──────── GIVEN RECORDS
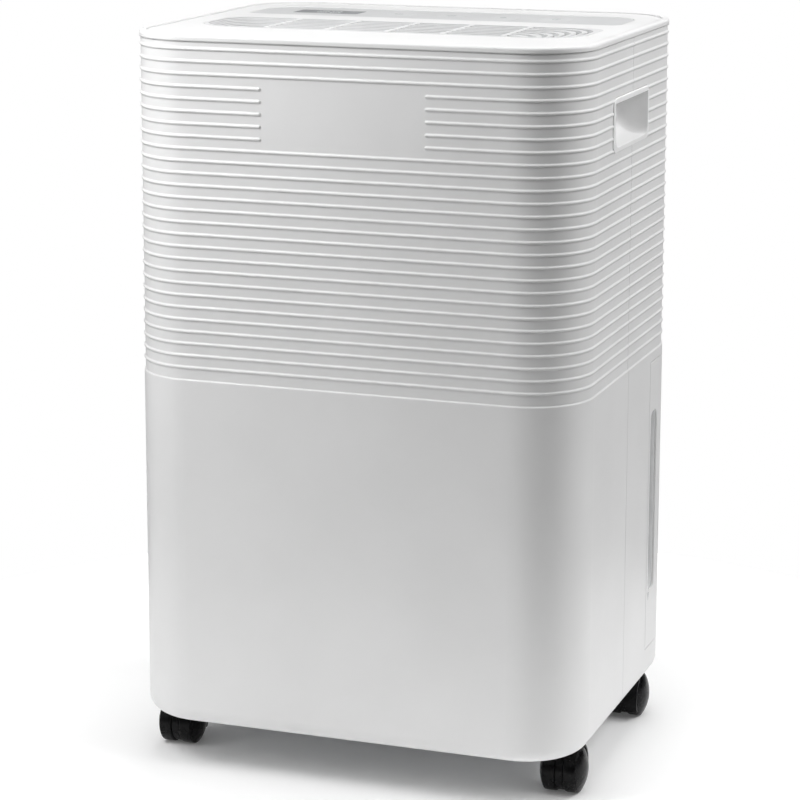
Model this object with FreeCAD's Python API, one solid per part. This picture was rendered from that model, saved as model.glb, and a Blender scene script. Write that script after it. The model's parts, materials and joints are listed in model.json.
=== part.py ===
"""Portable compressor dehumidifier on casters, one STEP file per piece.

Frame, in millimetres: the origin is on the floor under the middle of the
housing, +X is the user's right when facing the front, +Y is the rear and
+Z is up.
"""
import FreeCAD, Part
import math
import os

from FreeCAD import Vector

# Housing: overall size and wall
WIDTH = 386.0
DEPTH = 320.0
HEIGHT = 616.0
CORNER_RADIUS = 54.0
WALL = 3.2
SKIRT_Z = 39.0
SKIRT_RADIUS = 13.0
LIP_DEPTH = 30.0
SHELL_GAP = 0.15
PANEL_GAP = 0.3
HALF_W = WIDTH / 2
HALF_D = DEPTH / 2
CORNER_X = HALF_W - CORNER_RADIUS
CORNER_Y = HALF_D - CORNER_RADIUS

# Horizontal ribs round the upper housing
RIB_COUNT = 27
RIB_PITCH = 10.0
RIB_TOP_Z = 605.0
RIB_HALF_HEIGHT = 1.4
RIB_PROUD = 1.0
PANEL_TOP_Z = 335.0
BADGE_LEFT = -71.0
BADGE_RIGHT = 70.0
BADGE_RIBS = range(3, 8)

# Top cover, outlet grille and control strip
RIM_Z = 611.0
RIM_WIDTH = 6.0
TOP_DROP = 0.8
TOP_PLATE = 3.0
GRILLE_HALF_X = 166.0
GRILLE_FRONT_Y = -77.0
GRILLE_BACK_Y = 12.0
GRILLE_FRONT_RADIUS = 36.0
GRILLE_BACK_RADIUS = 14.0
SLOT_COUNT = 7
SLOT_PITCH = 12.0
SLOT_STEP_X = 6.0
BAR_XS = (-101.0, -48.0, 4.0, 52.0, 103.0)
BAR_WIDTH = 4.0
STRIP_HALF_X = 167.0
STRIP_FRONT_Y = 46.0
STRIP_BACK_Y = 122.0
STRIP_FRONT_RADIUS = 9.0
STRIP_BACK_RADIUS = 30.0
STRIP_TOP_Z = HEIGHT - TOP_DROP - 0.4
KEY_XS = {"key_power": -40.0, "key_mode": 8.0, "key_humidity": 55.0, "key_timer": 102.0}
KEY_Y = 84.0
KEY_HALF_X = 13.0
KEY_HALF_Y = 9.0
DISPLAY_X = -104.0

# Carrying handles, one cup in each side
HANDLE_FRONT_Y = -60.0
HANDLE_BACK_Y = 49.0
HANDLE_LOW_Z = 523.0
HANDLE_HIGH_Z = 567.0
HANDLE_DEPTH = 32.0
HANDLE_FRAME = 4.0
HANDLE_PROUD = 0.4

# Water tank bay and tank
TANK_EDGE_Y = 73.0
TANK_LOW_Z = 69.0
TANK_HIGH_Z = 325.0
TANK_GAP = 0.5
TANK_WALL = 2.2
BUCKET_HALF_X = 181.0
BUCKET_FRONT_Y = 62.0
BUCKET_TOP_Z = 268.0
WINDOW_LOW_Z = 120.0
WINDOW_HIGH_Z = 281.0
WINDOW_DEPTH_Y = 20.0
BAIL_PIVOT_Y = 108.0
BAIL_PIVOT_Z = 256.0
BAIL_LENGTH = 40.0
BAIL_RISE = 30.0
FLOAT_PIVOT = Vector(-120, 80, 236)

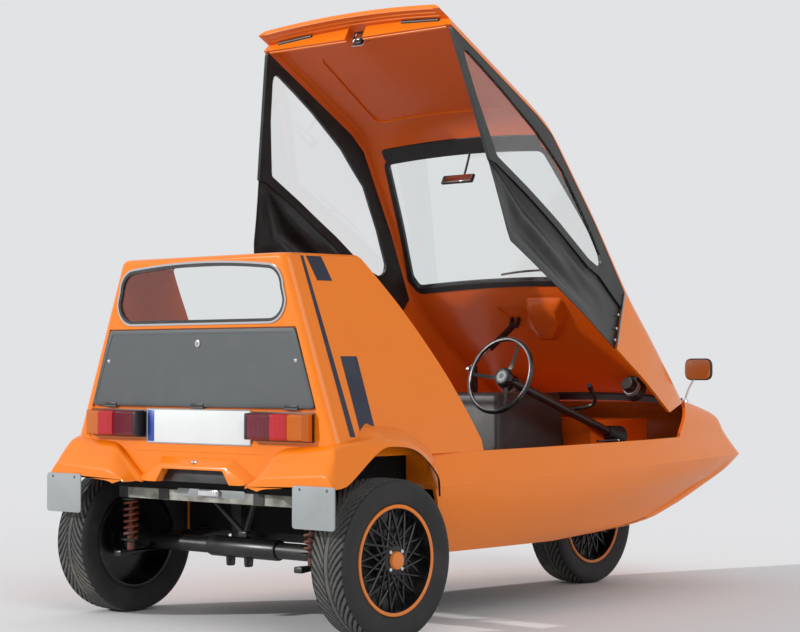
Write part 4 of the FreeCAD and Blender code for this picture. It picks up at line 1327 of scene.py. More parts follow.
────────────────
The lines from the first of the entries through the line holding "BADGE_RIBS = range(3, 8)" are to be restated word for word, and no others.

RESPONSE TO THE TASK —
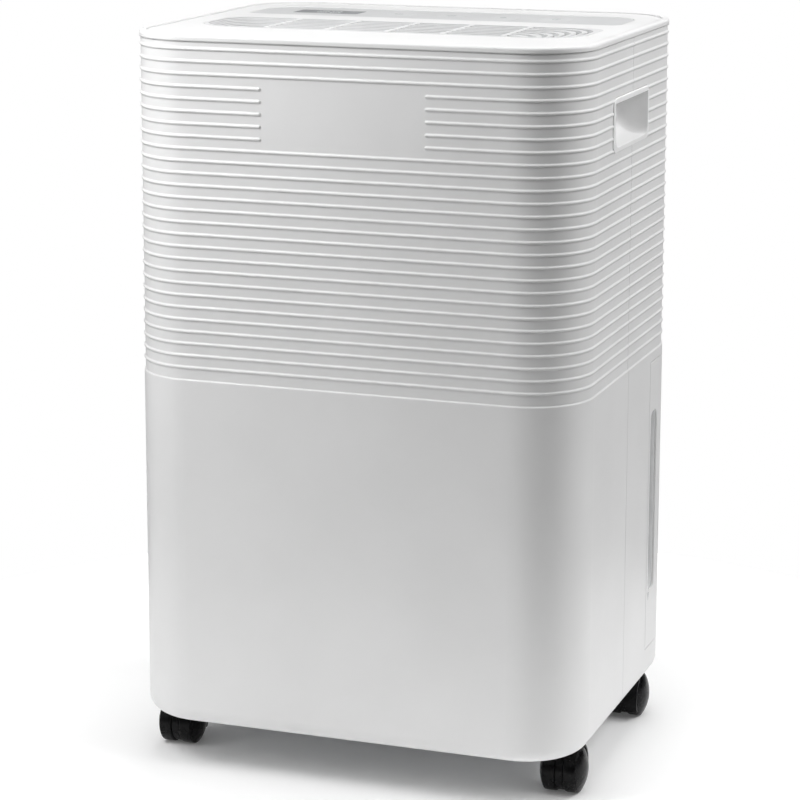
Model this object with FreeCAD's Python API, one solid per part. This picture was rendered from that model, saved as model.glb, and a Blender scene script. Write that script after it. The model's parts, materials and joints are listed in model.json.
=== part.py ===
"""Portable compressor dehumidifier on casters, one STEP file per piece.

Frame, in millimetres: the origin is on the floor under the middle of the
housing, +X is the user's right when facing the front, +Y is the rear and
+Z is up.
"""
import FreeCAD, Part
import math
import os

from FreeCAD import Vector

# Housing: overall size and wall
WIDTH = 386.0
DEPTH = 320.0
HEIGHT = 616.0
CORNER_RADIUS = 54.0
WALL = 3.2
SKIRT_Z = 39.0
SKIRT_RADIUS = 13.0
LIP_DEPTH = 30.0
SHELL_GAP = 0.15
PANEL_GAP = 0.3
HALF_W = WIDTH / 2
HALF_D = DEPTH / 2
CORNER_X = HALF_W - CORNER_RADIUS
CORNER_Y = HALF_D - CORNER_RADIUS

# Horizontal ribs round the upper housing
RIB_COUNT = 27
RIB_PITCH = 10.0
RIB_TOP_Z = 605.0
RIB_HALF_HEIGHT = 1.4
RIB_PROUD = 1.0
PANEL_TOP_Z = 335.0
BADGE_LEFT = -71.0
BADGE_RIGHT = 70.0
BADGE_RIBS = range(3, 8)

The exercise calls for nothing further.